━━━ Input for this task ━━━

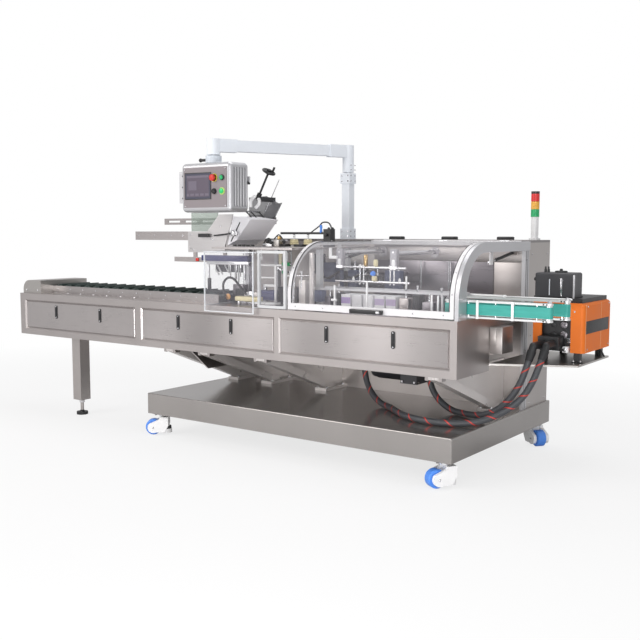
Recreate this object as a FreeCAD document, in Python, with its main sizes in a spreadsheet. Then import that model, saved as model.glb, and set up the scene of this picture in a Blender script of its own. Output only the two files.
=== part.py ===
import FreeCAD, Part
import math
import os
import re
import Sketcher
from FreeCAD import Vector

# Horizontal cartoning machine, in millimetres.
# The sheet below counts X from the infeed end of the front beam towards the discharge,
# Y from the front face of the beam towards the rear cabinet, and Z from the floor.
# Every published sub-part is then moved by datum_x and datum_y, so that the origin of the
# finished machine lies on the floor under the middle of its overall length and depth.

doc = FreeCAD.newDocument("cartoner")
sheet = doc.addObject("Spreadsheet::Sheet", "dims")

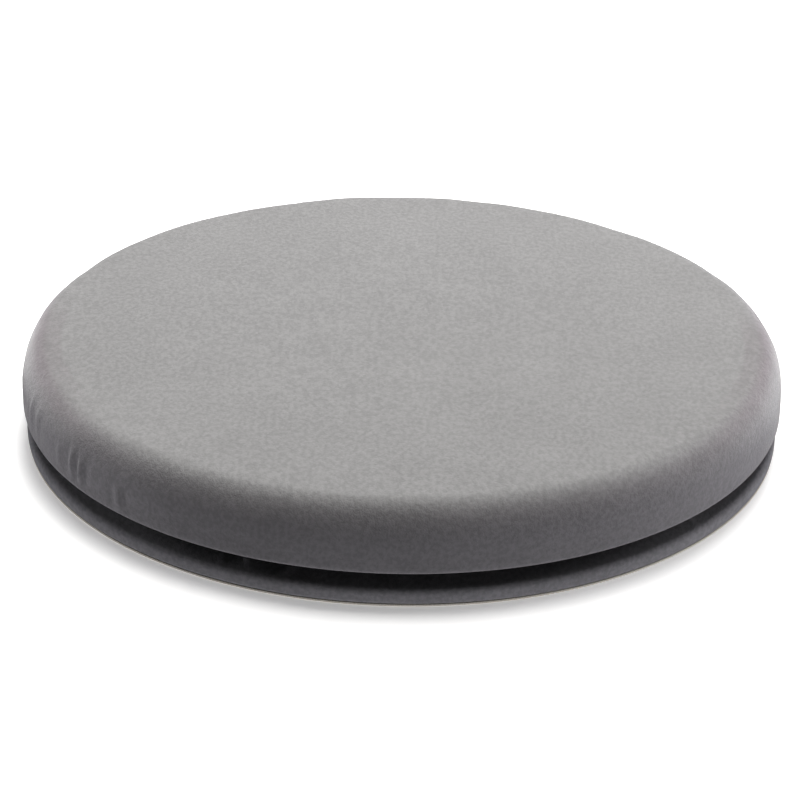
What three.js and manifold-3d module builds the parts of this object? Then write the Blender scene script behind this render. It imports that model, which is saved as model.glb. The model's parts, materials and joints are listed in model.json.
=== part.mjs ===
// Swivel seat cushion: a round padded seat that turns freely on a flat fabric-covered base.
// Two discs are held 9 mm apart by a ring bearing: an inner and an outer race with caged balls between them.
// Millimetres, +Z up. The origin is on the floor, under the centre of the base.
import * as THREE from "three";
import { mergeVertices } from "three/addons/utils/BufferGeometryUtils.js";
import Module from "manifold-3d";

const wasm = await Module();
wasm.setup();

// ---- Driving dimensions ----

// Overall
const SEAT_RADIUS = 190.5; // over the seat cover, a 15 inch cushion
const SEAT_TOP = 51; // overall height, 2 inches
const SEAT_BOTTOM = 16.4; // underside of the seat cover
const BASE_RADIUS = 189.2; // over the base cover
const FABRIC = 1; // thickness of both covers
const FIT_GAP = 0.3; // between a cover's wall and what fills it

// Seat edge
const RIM_ROUND = 22; // top edge of the seat cover
const LOWER_ROUND = 2.5; // bottom edge of the seat cover

// Hem of the seat cover, turned up and back over a flat elastic under the upper disc
const HEM_RADIUS = 161; // where the hem's fold begins
const HEM_OPENING = 2.2; // clear height inside the fold
const HEM_WIDTH = 7.5; // flat part under the elastic
const HEM_SLOPE = 2.5; // from the flat part up to the seam
const SEAM_WIDTH = 3; // stitched strip, where the two layers meet
const SEAM_STEP = 3; // from the seam up to the disc
const TURN_IN = 11; // width of the layer turned in above the elastic
const SLOPE_LEAN = 0.4; // how far a sloping layer's back lies across from its face
const ELASTIC_WIDTH = 6.4;
const ELASTIC_THICKNESS = 1.6;

// Base
const SHEET_THICKNESS = 1; // non-slip sheet
const SHEET_RADIUS = 188.8;
const BASE_TOP = 8; // top of the base cover
const BASE_TOP_ROUND = 3;
const BASE_LOWER_ROUND = 1.5;
const BASE_COVER_INNER = 153; // where the base cover ends on top of the lower disc
const TUCK_RADIUS = 168; // where it ends underneath
const TUCK_GAP = 0.1;

// Discs
const UPPER_DISC_THICKNESS = 4;
const DISC_CHAMFER = 2;

// Ring bearing
const TRACK_RADIUS = 130; // circle through the centres of the balls
const BALL_COUNT = 24;
const BALL_RADIUS = 2.5;
const GROOVE_RADIUS = 2.85;
const RACE_HALF_GAP = 1.3; // from the track circle to either race's face
const RACE_WIDTH = 4.8; // radial width of the grooved part of a race
const FLANGE_WIDTH = 12;
const FLANGE_THICKNESS = 3.5;
const RACE_HEIGHT = 9.9;
const CAGE_THICKNESS = 1.4;
const CAGE_HEIGHT = 8.8;
const POCKET_RADIUS = 3;

// Rivets
const RIVET_COUNT = 6;
const RIVET_SHANK = 2; // radius
const RIVET_HEAD = 3.8; // radius of the countersunk head
const RIVET_CONE = 1.8; // depth of the countersunk head
const SET_HEAD_RADIUS = 3.6;
const SET_HEAD_HEIGHT = 1;
const COUNTERBORE_DEPTH = 1.2;

// Facets
const COVER_SEGMENTS = 48;
const RIM_STEPS = 5;
const RACE_SEGMENTS = 48;
const RIVET_SEGMENTS = 8;
const POCKET_SEGMENTS = 8;

// Levels that follow from the above
const LOWER_DISC_TOP = BASE_TOP - FABRIC;
const UPPER_DISC_BOTTOM = SEAT_BOTTOM + FABRIC;
const UPPER_DISC_TOP = UPPER_DISC_BOTTOM + UPPER_DISC_THICKNESS;
const TRACK_HEIGHT = (LOWER_DISC_TOP + UPPER_DISC_BOTTOM) / 2;
const INNER_RIVET_RADIUS = TRACK_RADIUS - RACE_HALF_GAP - RACE_WIDTH - FLANGE_WIDTH / 2;
const OUTER_RIVET_RADIUS = TRACK_RADIUS + RACE_HALF_GAP + RACE_WIDTH + FLANGE_WIDTH / 2;

// ---- Colours and finishes ----

const material = (color, roughness, metalness) => new THREE.MeshStandardMaterial({ color, roughness, metalness });
const seatVelour = material(0x8b898a, 0.95, 0);
const baseVelour = material(0x777478, 0.95, 0);
const foam = material(0xe2d9bd, 0.9, 0);
const elastic = material(0xdedcd6, 0.8, 0);
const discPlastic = material(0x26262a, 0.5, 0);
const nonSlipRubber = material(0xd9cfb8, 0.85, 0);
const raceAluminium = material(0xb9bcc0, 0.35, 1);
const cageNylon = material(0xe9e6dc, 0.5, 0);
const ballSteel = material(0xc8cacc, 0.15, 1);
const rivetAluminium = material(0xa8abaf, 0.4, 1);

// ---- Helpers ----

// Points of an arc in a profile: centre, radius, and its first and last angle in degrees.
function arc(r, z, radius, from, to, steps) {
  return Array.from({ length: steps + 1 }, (_, i) => {
    const angle = THREE.MathUtils.degToRad(from + ((to - from) * i) / steps);
    return [r + radius * Math.cos(angle), z + radius * Math.sin(angle)];
  });
}

// A solid of revolution about Z from [radius, height] points that run anticlockwise round the section.
function revolve(profile, segments = COVER_SEGMENTS) {
  const points = profile.map(([r, z]) => new THREE.Vector2(r, z));
  return new THREE.LatheGeometry(points, segments).rotateX(Math.PI / 2);
}

// A section that doesn't touch the axis is closed by repeating its first point.
const closed = (profile) => [...profile, profile[0]];

function toSolid(geometry) {
  const bare = geometry.clone();
  bare.deleteAttribute("normal");
  bare.deleteAttribute("uv");
  const merged = mergeVertices(bare, 1e-3);
  const mesh = new wasm.Mesh({
    numProp: 3,
    vertProperties: merged.attributes.position.array,
    triVerts: new Uint32Array(merged.index.array),
  });
  return new wasm.Manifold(mesh);
}

function toGeometry(solid) {
  const mesh = solid.getMesh();
  return new THREE.BufferGeometry()
    .setAttribute("position", new THREE.BufferAttribute(mesh.vertProperties, 3))
    .setIndex(new THREE.BufferAttribute(mesh.triVerts, 1));
}

const cut = (geometry, cutters) =>
  toGeometry(cutters.reduce((solid, cutter) => solid.subtract(toSolid(cutter)), toSolid(geometry)));

// Calls place(angle, number) for each of count places round the axis.
function around(count, place) {
  return Array.from({ length: count }, (_, i) => place((2 * Math.PI * i) / count, i + 1));
}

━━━

* [Task description]
Give back exactly the stretch that opens on the line with "What three.js and" and closes on the line with "const ELASTIC_THICKNESS = 1.6;".

* [Answer to the exercise]
What three.js and manifold-3d module builds the parts of this object? Then write the Blender scene script behind this render. It imports that model, which is saved as model.glb. The model's parts, materials and joints are listed in model.json.
=== part.mjs ===
// Swivel seat cushion: a round padded seat that turns freely on a flat fabric-covered base.
// Two discs are held 9 mm apart by a ring bearing: an inner and an outer race with caged balls between them.
// Millimetres, +Z up. The origin is on the floor, under the centre of the base.
import * as THREE from "three";
import { mergeVertices } from "three/addons/utils/BufferGeometryUtils.js";
import Module from "manifold-3d";

const wasm = await Module();
wasm.setup();

// ---- Driving dimensions ----

// Overall
const SEAT_RADIUS = 190.5; // over the seat cover, a 15 inch cushion
const SEAT_TOP = 51; // overall height, 2 inches
const SEAT_BOTTOM = 16.4; // underside of the seat cover
const BASE_RADIUS = 189.2; // over the base cover
const FABRIC = 1; // thickness of both covers
const FIT_GAP = 0.3; // between a cover's wall and what fills it

// Seat edge
const RIM_ROUND = 22; // top edge of the seat cover
const LOWER_ROUND = 2.5; // bottom edge of the seat cover

// Hem of the seat cover, turned up and back over a flat elastic under the upper disc
const HEM_RADIUS = 161; // where the hem's fold begins
const HEM_OPENING = 2.2; // clear height inside the fold
const HEM_WIDTH = 7.5; // flat part under the elastic
const HEM_SLOPE = 2.5; // from the flat part up to the seam
const SEAM_WIDTH = 3; // stitched strip, where the two layers meet
const SEAM_STEP = 3; // from the seam up to the disc
const TURN_IN = 11; // width of the layer turned in above the elastic
const SLOPE_LEAN = 0.4; // how far a sloping layer's back lies across from its face
const ELASTIC_WIDTH = 6.4;
const ELASTIC_THICKNESS = 1.6;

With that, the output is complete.